20 Jan El guardián de las pistas
Por Ariel Ruya
“El Flaco me puso Dogo como apodo, por los perros que protegían la entrada de los palacios de los faraones. Esos que tenían un cartelito en la entrada, que decía «acá no puede entrar nadie»”. El Dogo, en realidad, es Carlos Martelitti, aunque no lo conoce casi nadie por su nombre y su apellido. El Flaco, en realidad, es Juan María Traverso, aunque muy pocos -casi nadie- recuerdan al ídolo de la velocidad por sus nombres. El Flaco necesitaba alguien que lo cuidara, que lo protegiera de la efervescencia que lo rodeaba, unos 25 años atrás, cuando volaba sobre la Fuego, cuando fumaba sin parar, cuando se disfrazaba de actor para alguna publicidad. “Me gustaban los fierros, pero no tenía idea lo que era una carrera”, recuerda el Dogo, de 60 años, asistente de Traverso y supervisor de las promotoras ayer, imprescindible jefe de seguridad hoy, ahora mismo, en el TC2000 primero, en el Super TC2000, tiempo después. Allí nació una amistad, allí nació una pasión.
Envasado en unos 100 kilos de peso y 1,80m de altura tapizados de docencia (“no hay que gritar, hay que prevenir”), solía contener al Flaco en las largas horas detrás de las pistas. Como un mediodía, cuando le preparó unos fideos con manteca y queso, un plato delicioso para ser saboreado a las 12.30 en punto. Traverso se demoró tanto que, cuando quiso devorarlo, escupió al cielo. “Vos no me cocinás nunca más en la vida”, le recriminó minutos antes de darle un abrazo. “¿Me das una manito?”, solía preguntarle. Y Martelitti, como siempre, no se resbala al pie del cañón. Es el comisario de la seguridad, el rescatista de emociones.

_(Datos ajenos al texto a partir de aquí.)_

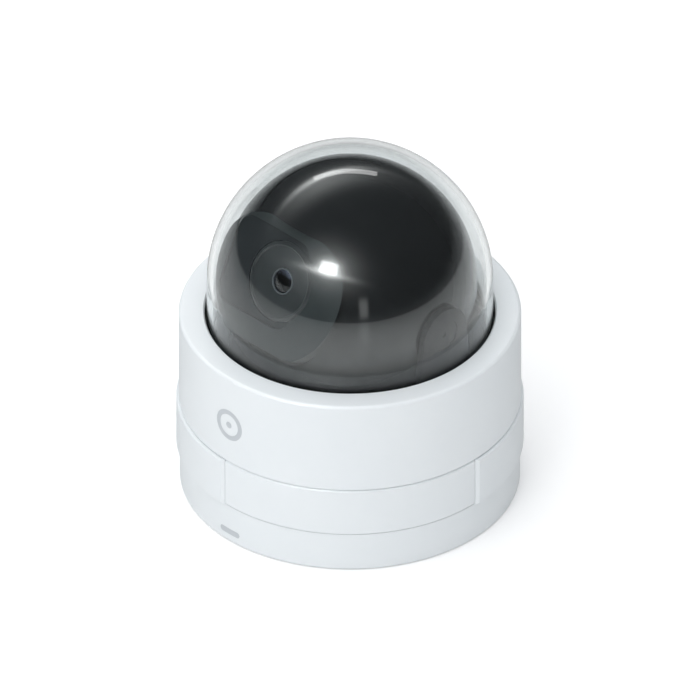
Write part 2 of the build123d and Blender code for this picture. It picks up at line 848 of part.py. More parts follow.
post_points = [(x, y) for x in (-post_x, post_x) for y in (-post_y, post_y)]
seat_depth = face_depth - face_wall + seat_t
window_x = (window_right - window_left) / 2
lamp_x = -(window_left + bezel_r) / 2
with BuildPart() as head_front_shell:
    add(ball.part)
    split(bisect_by=head.offset(-head_split), keep=Keep.TOP)
    # flat lens face let into the ball
    extrude(to_extrude=face_outline.sketch, amount=ball_r, mode=Mode.SUBTRACT)
    add(face_block.part)
    # inside of the shell, up to the back of the lens face
    with BuildSketch(head.offset(face_depth - face_wall)):
        Circle(2 * ball_r)
    behind_face = extrude(amount=-2 * ball_r, mode=Mode.PRIVATE)
    add(cavity.part & behind_face, mode=Mode.SUBTRACT)
    # bosses that the tilt pins turn in
    for side in (-1, 1):
        with BuildSketch(Plane.YZ.offset(side * (side_x - side_wall + 0.1))):
            with Locations((0, head_z)):
                Circle(pin_boss_r)
        extrude(amount=-side * pin_boss_l)
    for side in (-1, 1):
        with BuildSketch(Plane.YZ.offset(side * side_x)):
            with Locations((0, head_z)):
                Circle(pin_r + fit)
        extrude(amount=-side * pin_depth, mode=Mode.SUBTRACT)
    # posts of the sensor board and of the lamp board
    with BuildSketch(head.offset(sensor_board_depth + sensor_board_t)):
        with Locations(*post_points):
            Circle(post_r)
    extrude(amount=face_depth - face_wall - sensor_board_depth - sensor_board_t + 0.1)
    with BuildSketch(head.offset(sensor_board_depth + sensor_board_t)):
        with Locations(*post_points):
            Circle(head_screw_r + fit)
    extrude(amount=post_bore, mode=Mode.SUBTRACT)
    # openings in the lens face
    with BuildSketch(head.offset(face_depth)):
        with Locations((window_x, 0)):
            RectangleRounded(window_left + window_right, 2 * window_half_h, window_corner)
        Circle(bezel_r + window_clear)
    extrude(amount=-(face_depth - seat_depth), mode=Mode.SUBTRACT)
    with BuildSketch(head.offset(face_depth)):
        Circle(bezel_r - seat_t)
        with Locations((lamp_x, 0)):
            Rectangle(window_left - bezel_r - 2 * seat_t, 2 * (window_half_h - 3 * seat_t))
    extrude(amount=-face_wall - 1, mode=Mode.SUBTRACT)
    add(engraved_line.part, mode=Mode.SUBTRACT)
save(head_front_shell, "head_front_shell")

with BuildPart() as head_rear_shell:
    add(ball.part)
    split(bisect_by=head.offset(-head_split - seam), keep=Keep.BOTTOM)
    add(engraved_line.part, mode=Mode.SUBTRACT)
    # slot for the ribbon cable
    with BuildSketch(head.offset(-ball_r)):
        with Locations((0, ribbon_mouth_y)):
            SlotOverall(*ribbon_mouth)
    extrude(amount=ball_r / 2, mode=Mode.SUBTRACT)
save(head_rear_shell, "head_rear_shell")

# ---------------------------------------------------------------- camera head: window, bezel, lens
with BuildPart() as front_window:
    with BuildSketch(head.offset(seat_depth)):
        with Locations((window_x, 0)):
            RectangleRounded(
                window_left + window_right - 2 * window_clear,
                2 * (window_half_h - window_clear),
                window_corner - window_clear,
            )
        Circle(bezel_r + window_clear, mode=Mode.SUBTRACT)
    extrude(amount=face_depth - seat_depth - face_lip)
save(front_window, "front_window")

with BuildPart() as lens_bezel:
    with BuildSketch(Plane.XZ):
        with BuildLine():
            Polyline(
                (pupil_r, face_depth - bezel_dish - bezel_t),
                (bezel_inner_r, seat_depth),
                (bezel_r, seat_depth),
                (bezel_r, face_depth - bezel_slope),
                (bezel_inner_r + bezel_slope, face_depth + bezel_rise),
                (bezel_inner_r, face_depth - bezel_rise),
                (pupil_r, face_depth - bezel_dish),
                close=True,
            )
        make_face()
    revolve(axis=Axis.Z)
lens_bezel.part.locate(head.location)
save(lens_bezel, "lens_bezel")

nose_top = face_depth - bezel_dish - bezel_t - nose_gap
with BuildPart() as lens_barrel:
    with BuildSketch(head.offset(barrel_depth)):
        Circle(barrel_r)
    extrude(amount=nose_top - nose_l - barrel_depth)
    with BuildSketch(head.offset(nose_top - nose_l)):
        Circle(nose_r)
    extrude(amount=nose_l)
    with BuildSketch(head.offset(nose_top)):
        Circle(glass_r + fit)
    extrude(amount=-glass_body - nose_gap, mode=Mode.SUBTRACT)
save(lens_barrel, "lens_barrel")

glass_top = face_depth - face_lip
glass_back = nose_top - glass_body
bulge_r = (glass_r**2 + glass_bulge**2) / (2 * glass_bulge)
with BuildPart() as lens_glass:
    with BuildSketch(head.offset(glass_back)):
        Circle(glass_r)
    extrude(amount=glass_top - glass_back)
    with Locations(head.offset(glass_top - bulge_r).location):
        Sphere(bulge_r, mode=Mode.INTERSECT)
save(lens_glass, "lens_glass")

holder_depth = sensor_board_depth + sensor_board_t
neck_depth = holder_depth + holder_t
slot_depth = holder_depth + 2.6
with BuildPart() as lens_holder:
    with BuildSketch(head.offset(holder_depth)):
        RectangleRounded(holder_w, holder_d, 1.0)
    extrude(amount=holder_t)
    with BuildSketch(head.offset(neck_depth)):
        Circle(neck_r)
    extrude(amount=5.5)
    with BuildSketch(head.offset(holder_depth)):
        Rectangle(10.5, 10.5)
    extrude(amount=slot_depth - holder_depth + 0.1, mode=Mode.SUBTRACT)
    with BuildSketch(head.offset(slot_depth)):
        Rectangle(2 * filter_w + filter_pitch + 1.2, filter_w + 2 * filter_clear)
    extrude(amount=filter_t + 2 * filter_clear, mode=Mode.SUBTRACT)
    with BuildSketch(head.offset(slot_depth)):
        Circle(barrel_r + fit)
    extrude(amount=20, mode=Mode.SUBTRACT)
save(lens_holder, "lens_holder")

with BuildPart() as focus_nut:
    with BuildSketch(head.offset(neck_depth + 5.6)):
        RegularPolygon(neck_r, 12)
        Circle(barrel_r + fit, mode=Mode.SUBTRACT)
    extrude(amount=focus_t)
save(focus_nut, "focus_nut")

save(block(head.offset(holder_depth + 0.02), (0, 0), (8.5, 7.5), 1.1), "image_sensor")

with BuildPart() as sensor_board:
    with BuildSketch(head.offset(sensor_board_depth)):
        Rectangle(sensor_board_w, sensor_board_d)
        with Locations(*post_points):
            Circle(head_screw_r + fit, mode=Mode.SUBTRACT)
    extrude(amount=sensor_board_t)
save(sensor_board, "sensor_board")
save(block(head.offset(sensor_board_depth), (0, -7), (10, 3), -1.6), "sensor_connector")

back = Plane(head.offset(sensor_board_depth).location * Rot(180, 0, 0))
save(screws(back, post_points, head_screw_r, sensor_board_t + head_shank, 1.5, 0.9), "head_screws")

# ---------------------------------------------------------------- camera head: switched filters
filter_depth = slot_depth + filter_clear
filter_x = filter_pitch / 2
with BuildPart() as filter_slide:
    with BuildSketch(head.offset(filter_depth)):
        with Locations((filter_x, 0)):
            Rectangle(filter_pitch + filter_w, filter_w)
        with Locations((0, 0), (filter_pitch, 0)):
            Rectangle(filter_pane + 2 * fit, filter_pane + 2 * fit, mode=Mode.SUBTRACT)
    extrude(amount=filter_t)
save(filter_slide, "filter_slide")
for index, node in enumerate(("infrared_filter", "clear_filter")):
    save(
        block(head.offset(filter_depth + 0.3), (index * filter_pitch, 0), (filter_pane, filter_pane), 0.6),
        node,
    )
save(block(head.offset(holder_depth), (0, -holder_d / 2 - 3.2), (10, 5.8), 5.5), "filter_actuator")

# ---------------------------------------------------------------- camera head: night lamps
lamp_board_depth = face_depth - lamp_board_gap
lamp_base = lamp_board_depth + lamp_board_t
lamp_points = [(lamp_x, side * lamp_pitch / 2) for side in (-1, 1)]
save(block(head.offset(lamp_board_depth), (lamp_x, 0), lamp_board_size, lamp_board_t), "lamp_board")

with BuildPart() as night_lamps:
    with BuildSketch(head.offset(lamp_base)):
        with Locations(*lamp_points):
            Rectangle(lamp_w, lamp_w)
    extrude(amount=lamp_h)
    with BuildSketch(head.offset(lamp_base + lamp_h)):
        with Locations(*lamp_points):
            Circle(lamp_lens_r)
    extrude(amount=lamp_lens_h, taper=25)
save(night_lamps, "night_lamps")
save(
    block(head.offset(lamp_base), (lamp_x, 0), (light_sensor_w, light_sensor_w), light_sensor_h),
    "light_sensor",
)
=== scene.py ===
"""Looks of a compact dome camera: finishes, printed marks, small trim, light and view."""

import logging
import math
from dataclasses import dataclass, field, replace
from enum import Enum

import bpy
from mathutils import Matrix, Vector


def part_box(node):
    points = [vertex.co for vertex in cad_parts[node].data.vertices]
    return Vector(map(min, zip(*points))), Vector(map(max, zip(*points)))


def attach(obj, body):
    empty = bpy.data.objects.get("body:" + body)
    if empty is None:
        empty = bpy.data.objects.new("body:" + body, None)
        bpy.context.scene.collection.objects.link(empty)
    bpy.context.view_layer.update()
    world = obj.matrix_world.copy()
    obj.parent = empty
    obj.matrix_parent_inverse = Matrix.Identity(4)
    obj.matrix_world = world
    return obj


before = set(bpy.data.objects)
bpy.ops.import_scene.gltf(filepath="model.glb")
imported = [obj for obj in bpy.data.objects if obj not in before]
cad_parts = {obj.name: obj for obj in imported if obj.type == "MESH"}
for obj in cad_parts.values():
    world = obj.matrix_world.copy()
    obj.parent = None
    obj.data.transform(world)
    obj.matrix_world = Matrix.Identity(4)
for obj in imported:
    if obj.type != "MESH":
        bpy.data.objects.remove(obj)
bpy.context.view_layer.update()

LOG = logging.getLogger("dome_camera")
MM = 0.001
TURN = 2.0 * math.pi
TILT_AXIS_Z = 57.1 * MM
LENS_ELEVATION = math.radians(26.0)
LENS_AHEAD = Vector((0.0, -math.cos(LENS_ELEVATION), math.sin(LENS_ELEVATION)))
LENS_UP = Vector((0.0, math.sin(LENS_ELEVATION), math.cos(LENS_ELEVATION)))
FACES_THE_LENS = 0.97  # cosine beyond which a surface belongs to the flat lens face
VIEW_AZIMUTH = math.radians(45.0)
VIEW_ELEVATION = math.radians(34.88)
VIEW_WIDTH = 0.1712
VIEW_TARGET_Z = 36.49 * MM
VIEW_DISTANCE = 2.0
VIEW_FAR = 100.0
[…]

“El autódromo es mi lugar en el mundo”, define. Jueves, viernes, sábados y domingos, planifica, transpira, ordena. Es un trabajo en equipo: mientras los pilotos corren, los fanáticos deben estar del otro lado del mostrador, detrás del alambrado. Desde el locutor, hasta las promotoras y el último alfiler, cada instrumento debe estar en su zona; ni un paso adelante. Se trata de la seguridad: un valor imprescindible en el mundo motor. “Cuando toco el pito rojo, la gente se asusta y se corre. El día que lo pierda, me retiro”, bromea. El silbato se lo regaló Estela, el amor de su vida, aquella juvenil excusa perfecta para encontrarse con los jóvenes “de la barra”; una historia de vino y rosas de siete años de novios y 35 de casados. Tres hijos y miles de kilómetros de distancia, con los fines de semana tan lejos de casa. “La receta del matrimonio la tiene ella, que me aguanta. Las carreras me ayudaron a seguir casado, lo bueno es que no soy el jefe de seguridad en mi casa.”, esgrime, con carcajada incluida.
Cada competencia es un mundo aparte. Carlos puede tener a cargo, según el circuito, hasta a 80 personas en un fin de semana. Una pasión riesgosa. “Mi trabajo es cuidar a la gente. Las carreras en sí no son peligrosas, pero hay que tener cuidado. Nunca, pero nunca hay que perder el control. Seré un loco, no sé, pero me sigue gustando”, exclama el encargado de los pilotos, del público, del parque y de hasta los repuestos de los neumáticos. No disfruta de los tiempos libres: llega a la ciudad y corre al autódromo. Siempre, a las 6.30 arriba, esté en donde esté. “Sólo me gusta comer bien. De cada autódromo, sé exactamente dónde se puede ir a cenar rico”, resume.
Toca madera: nunca debió lamentar un serio accidente. Una vez, le bajó la presión en Potrero de los Funes, una anécdota en la que acabó en la comisaría. “No me acuerdo mucho”, se ríe. En una patria de obsesiones deportivas, los autos no se embarran de balones violentos. “Acá hay hinchas de cada marca, es cierto. Hay mucha garra, mucha locura, pero no hay barras como en el fútbol. No se agrede ni se grita”, advierte el hombre que no puede vivir de un solo laburo, como tantos otros. Atiende, cada vez que puede, la perfumería familiar que descansa en Gaona y Terrero desde hace unos 35 años.
“El Flaco no era un tipo duro: sigue siendo un hombre maravilloso”, insiste Dogo, dócil, amable y simpático, que desmiente el apodo de un sabueso guardián y temible. Víctor Rosso, piloto en la nostalgia y dirigente en la modernidad, lo define con destreza. “El Dogo no se va a retirar nunca. Un día, solamente va a apagar la luz y va a tirar la llave”, resume. Tal vez, así sea. A cara de perro, con la seguridad -y simpatía- de siempre.